The plasma-assisted CVD apparatus shown in FIG. 12 is provided with a bell jar 11 used for plasma generation, a power-supplying mechanism 12 for supplying power to bell jar 11, a film-forming chamber 13 spatially connected to bell jar 11, a magnetic field generation mechanism 14 located around film-forming chamber 13 for forming a multicusp magnetic field therewithin, an evacuation mechanism 15 for evacuating bell jar 11 and chamber 13, a first gas-supplying mechanism 16 for supplying oxygen gas to chamber 13, and a second gas-supplying mechanism 17 for supplying the monosilane gas.
In this plasma-assisted CVD apparatus, bell jar 11, which is formed of a dielectric material, functions as a plasma generation chamber. More specifically, the upper end of bell jar 11, having a diameter of 100 mm when closed, is made of a quartz glass tube while the open lower end of the bell jar is connected to film-forming chamber 13. Power-supplying chamber 12 consists of a high frequency power source 21, a matching box 22, and a loop-shaped antenna 23 arranged around bell jar 11. High frequency power source 21 has a high frequency power of, for example, 13.56 MHz. However, a power source other than one limited to supplying high-frequency power could be used. Film-forming chamber 13 is formed of a cylindrical aluminum alloy and has, for example, a height of 230 mm and an inner diameter of 360 mm. Magnetic field generation mechanism 14 is arranged around film-forming chamber 13 and is formed of a rare-earth permanent magnet having 12 pairs of 24 poles. It is for the purpose of generating large-diameter and uniform plasma in film-forming chamber 13 that the multicusp magnetic field is formed therewithin by magnetic field generation mechanism 14.
Evacuation mechanism 15 consists of an evacuation chamber 31, two stage valves 32a and 32b, and an evacuation pump 33. The evacuation pump 33 has a turbo molecular pump 33a as the main evacuation pump and a dry pump 33b as a back-up evacuation pump.
Inside film-forming chamber 13 is a substrate holder 42 for supporting a substrate 41. Substrate holder 42 includes a structure 43, for circulating a thermo-exchanging medium, with a temperature detector therein (not shown in FIG. 12). Thus, substrate holder 42 is capable of controlling temperatures by heating or cooling to a specified temperature. A high-frequency power source 44 is connected to holder 42 so as to apply biased voltage to substrate 41. High-frequency power source 44 has a high frequency power of, for example, 400 kHz.

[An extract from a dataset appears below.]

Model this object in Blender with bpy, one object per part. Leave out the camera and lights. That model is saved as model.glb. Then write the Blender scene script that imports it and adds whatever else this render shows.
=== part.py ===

FIG. 13 is a sectional view along line A--A in FIG. 12. Outside the cylindrical wall part 13a of film-forming chamber 13 is a bar-shaped permanent magnet 51, having 12 pairs of 24 poles, arranged along the outer wall surface. The permanent magnet 51, having polarity of 12 pairs of 24 poles, is one of the components of the magnetic field generation mechanism 14. Magnet 51 is placed in parallel with the axial direction of the cylindrical wall part 13a. A pair of faces of magnet 51 is opposed to the outer wall surfaces of chamber 13 and is made of magnetic poles N and S, which are alternately arranged along the circumferential directions of the outer wall surfaces of chamber 13. A multicusp magnetic field 52 as shown in FIG. 13 is formed in the inner space of film-forming chamber 13 by magnet 51. Oxygen plasma coming into chamber 13 is difused along the configuration of the multicusp magnetic field 52 therein. The oxygen plasma is then brought into contact with the inner wall surface 13b of cylindrical wall part 13a of chamber 13 corresponding to the respective polar surfaces (N and S) of magnet 51 reflecting the configuration of the multicusp magnetic field 52.

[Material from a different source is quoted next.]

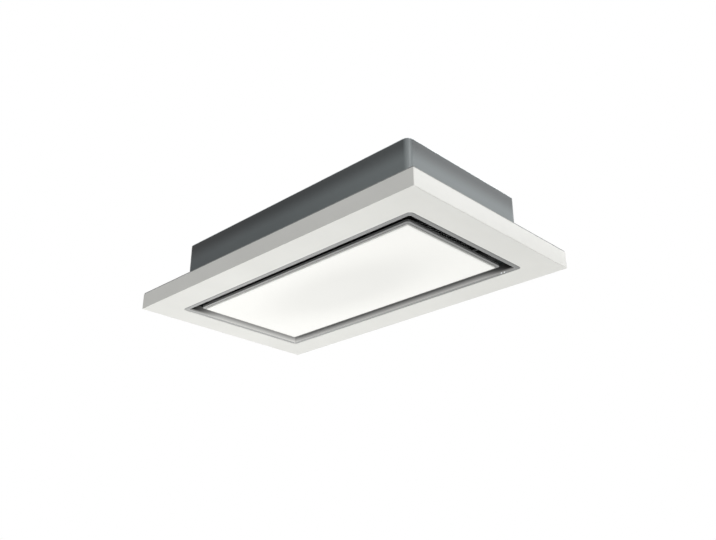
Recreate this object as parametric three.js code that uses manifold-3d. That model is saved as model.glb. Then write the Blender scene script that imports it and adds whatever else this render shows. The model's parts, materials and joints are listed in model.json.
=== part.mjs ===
// Ceiling range hood: a shallow extractor that hangs in the ceiling void, with a wide lacquered surround
// below the ceiling, a lit panel that swings down, and air drawn in through the gap all round that panel.
// Millimetres, +Z up, +X along the length. The origin is the centre of the ceiling plane, which the
// surround's sealing strip meets. Inside the hood, heights are measured up from the hood's underside.

import * as THREE from "three";
import { mergeVertices } from "three/addons/utils/BufferGeometryUtils.js";
import Module from "manifold-3d";

const wasm = await Module();
wasm.setup();

// ---- Driving dimensions ----

const SEAT_GAP = 0.3; // between two pieces that rest on or against each other
const CUT_OVERRUN = 1; // how far a cutting shape runs past the face it cuts
const WELD_DISTANCE = 1e-3; // corners closer than this are one corner
const SMALLEST_RADIUS = 0.2; // what an inset leaves of a corner
const SLOT_END_FLAT = 0.1; // a slot's round ends stop this short of meeting, so no two corners coincide

// Surround: a folded sheet-steel frame, open at the back, under the ceiling.
const FRAME_LENGTH = 1200;
const FRAME_DEPTH = 700;
const FRAME_THICKNESS = 57;
const FRAME_SHEET = 1.5;
const FRAME_EDGE_RADIUS = 2.5;
const FRAME_CORNER_RADIUS = 3;
const FRAME_RETURN = 16;
const FRAME_RIB_PITCH = 260;
const SEAL_THICKNESS = 2.7;
const SEAL_WIDTH = 11;
const SEAL_INSET = 2;

// Casing: the box in the ceiling void.
const BODY_LENGTH = 1004;
const BODY_DEPTH = 500;
const BODY_HEIGHT = 231;
const BODY_CORNER_RADIUS = 20;
const BODY_SHEET = 1.2;
const LID_FLANGE = 5.5;
const LID_BEAD_LENGTH = 560;
const LID_BEAD_WIDTH = 14;
const LID_BEAD_HEIGHT = 2.2;
const LID_BEAD_PITCH = 150;
const BODY_OPENING_GAP = 1.2; // between the casing's wall and the surround

// Trim round the intake.
const LIP_OVERHANG = 3;
const LIP_WIDTH = 15;
const LIP_THICKNESS = 1.5;
const LIP_BEVEL_WIDTH = 4.5;
const LIP_BEVEL_RISE = 1.2;
const LIP_CORNER_RADIUS = 14;
const INTAKE_CORNER_RADIUS = 5;
const TRIM_SHEET = 1.2;
const TRIM_HEIGHT = 24;

// Lit panel.
const INTAKE_GAP_ENDS = 31;
const INTAKE_GAP_SIDES = 29;
const PANEL_CORNER_RADIUS = 10;
const PANEL_RIM_WIDTH = 11; // steel rim that shows round the diffuser
const PANEL_RIM_THICKNESS = 2.5;
const PANEL_THICKNESS = 14.5;
const DIFFUSER_CORNER_RADIUS = 3;
const DIFFUSER_THICKNESS = 5;
const DIFFUSER_EDGE_RADIUS = 1;
const TRAY_SHEET = 1;
const COVER_MARGIN = 38;
const COVER_HEIGHT = 5;
const LED_STRIP_WIDTH = 12;
const LED_STRIP_HEIGHT = 5;
const LED_STRIP_INSET = 14;

// Panel hinges and catches.
const HINGE_SPACING = 600;
const HINGE_INSET = 13;
const HINGE_HEIGHT = 30;
const HINGE_EYE_RADIUS = 6;
const PIN_RADIUS = 3;
const PIN_HEAD_RADIUS = 4.6;
const PIN_HEAD_THICKNESS = 1.4;
const PIN_CLEARANCE = 0.35;
const HINGE_TONGUE = 4;
const HINGE_EAR = 2.5;
const HINGE_SIDE_GAP = 0.6;
const HINGE_FOOT_DEPTH = 15;
const HINGE_ARM_FOOT_DEPTH = 26;
const HINGE_ARM_SET_BACK = 7;
const BRACKET_FOOT_LENGTH = 44;
const BRACKET_SHEET = 2;
const CATCH_SIZE = 14;
const CATCH_INSET = 10.5;
const CATCH_POST_LENGTH = 16;
const CATCH_POST_RADIUS = 2;
const CATCH_FOOT_LENGTH = 43;
const CATCH_PLATE_LENGTH = 30;
const CATCH_PLATE_THICKNESS = 1.5;

// Filter deck and grease filters.
const DECK_HEIGHT = 45;
const DECK_SHEET = 1.2;
const DECK_FLANGE = 14;
const FILTER_COUNT = 3;
const FILTER_LENGTH = 286;
const FILTER_DEPTH = 280;
const FILTER_PITCH = 308;
const FILTER_THICKNESS = 10;
const FILTER_SHEET = 1;
const FILTER_RIM = 11;
const FILTER_GAP = 3;
const FILTER_CORNER_RADIUS = 4;
const FILTER_PLEATS = 16;
const FILTER_MESH_SHEET = 1.85; // two crossed layers of expanded mesh
const FILTER_MESH_NOTCH = 38;
const FILTER_LUG_LENGTH = 18;
const FILTER_LUG_REACH = 4;
const FILTER_LUG_SPACING = 180;
const LATCH_WIDTH = 34;
const LATCH_THICKNESS = 2;
const LATCH_REACH = 5;
const LATCH_LENGTH = 24;
const LATCH_TRAVEL = 7;
const LATCH_GRIP_DROP = 12;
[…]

As described above, the conventional plasma treatment device is constructed in such a way that the multicusp magnetic field 52 is generated in film-forming chamber 13 by means of the magnetic field generation mechanism 14 arranged around chamber 13. With the multicusp magnetic field 52, there are places 53 on surface 13b with which the oxygen plasma will come into contact and places 54 with which it will not. As a result, silicon dioxide thin films deposited on inner wall surface 13b may have differences in quality and thickness depending on the place on the inner wall surface where the film is formed. In other words, dense films, which are close to thermal oxidated films in quality, will be formed on the places 53 of inner wall surface 13b with which the oxygen plasma comes into contact since they receive charged particles from the plasma. On the other hand, as compared with places 53, rougher films will be formed on places 54 where the oxygen plasma does not come into contact. Consequently, using the conventional plasma treating devices will result in silicon dioxide films, having differences in density and in internal stress, being deposited and formed on inner wall surface 13b of film-forming chamber 13.

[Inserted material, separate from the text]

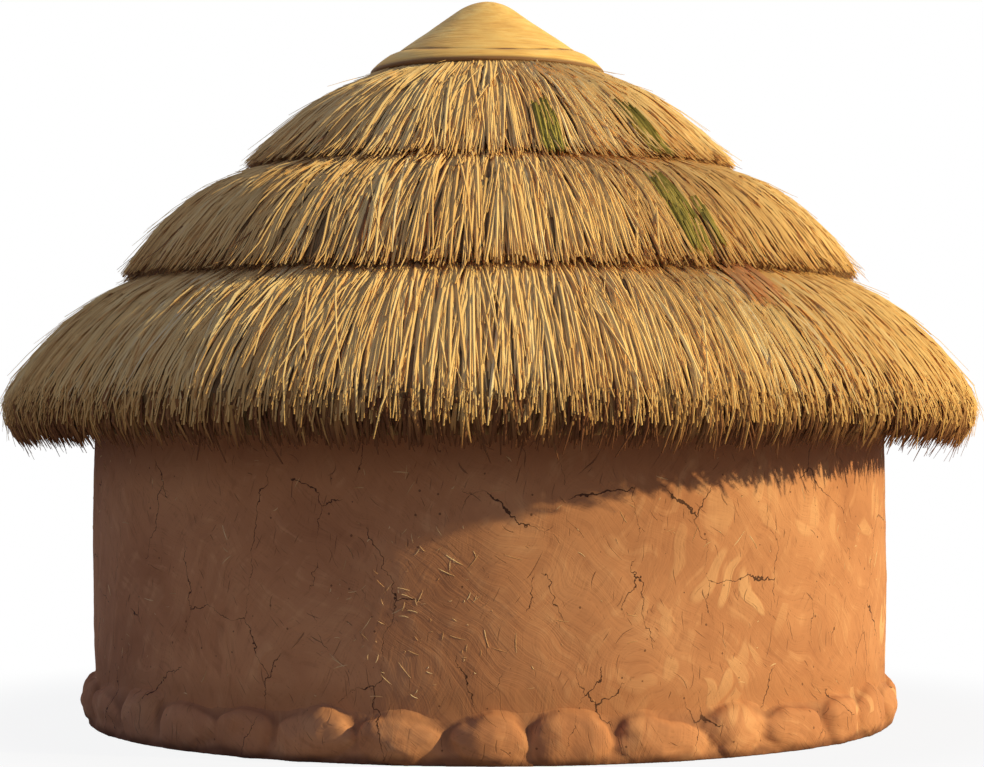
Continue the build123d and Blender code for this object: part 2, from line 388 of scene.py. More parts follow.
    # The stick's flat side lies on the roof and its ridge looks outwards
    across = plus(times(lean, walked), bend, times(place[1], wide))
    liftEnd = plus(get["Tip Lift"], times(stray, stems["strayLift"]))
    loose = plus(chance(12, 0.0, get["Rise"]), times(bold, stems["boldLift"]),
                 plus(times(tuft, stems["clumpLift"]), swelling))
    lift = plus(minus(plus(get["Base Lift"], times(loose, free)), depth),
                plus(times(along, along, times(liftEnd, chance(13))), times(place[0], thick)))
    outRadius = minus(at[0], times(lift, way[2]))
    height = plus(at[2], times(lift, way[0]))
    pulled = times(inBundle, drawn, minus(1.0, times(along, 0.6)))
    angle = minus(plus(turn, over(across, calc("MAXIMUM", outRadius, 0.05))),
                  over(times(pulled, 2 * math.pi), get["Bundles"]))
    target = combine(times(outRadius, calc("COSINE", angle)), times(outRadius, calc("SINE", angle)),
                     height)
    # Each stem's shade of straw runs along the map's first axis and its length along the second
    # Stems that lie deeper are darker: painted shade of the stems over them
    buried = over(depth, calc("MAXIMUM", get["Depth"], 0.05))
    shade = plus(times(chance(14), get["Shade Span"]), times(other, stems["clumpShade"]),
                 minus(get["Shade From"], times(buried, get["Buried Shade"])))
    shade = plus(shade, plus(times(bold, stems["boldShade"]),
                             chance(21, -stems["bundleShade"], stems["bundleShade"], bundle)))
    hanging = calc("MAXIMUM", minus(reached, plus(get["Lip"], stems["hangingFrom"])), 0.0)
    # Front Shade darkens the stems towards the front: painted shade under the eave
    shade = minus(shade, times(hanging, stems["hangingShade"]), times(facing, facing, get["Front Shade"]))
    shade = calc("MINIMUM", calc("MAXIMUM", shade, 0.02), 0.98)
    mapped = addNode(tree, "GeometryNodeStoreNamedAttribute",
                     {"Geometry": real.outputs[0], "Name": "OFBake",
                      "Value": combine(shade, plus(0.02, times(along, 0.96)))},
                     data_type="FLOAT2", domain="CORNER")
    shaped = addNode(tree, "GeometryNodeSetPosition", {"Geometry": mapped.outputs[0], "Position": target})
    endTree(tree, result, shaped.outputs[0], get["Stems Material"])
    return tree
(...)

If silicon dioxide thin films continue to be deposited and formed on inner wall surface 13b of film-forming chamber 13 in the state described above, sooner or later, the thin films will peel off and fall from surface 13b due to the differences in internal stress. Peeling-off of the thin films will, in turn, cause generation of fine particulates which contaminate the substrate. When silicon dioxide thin films are formed on these contaminated substrates, many surface flaws or defects will be created leading to a deterioration in the quality of the thin films.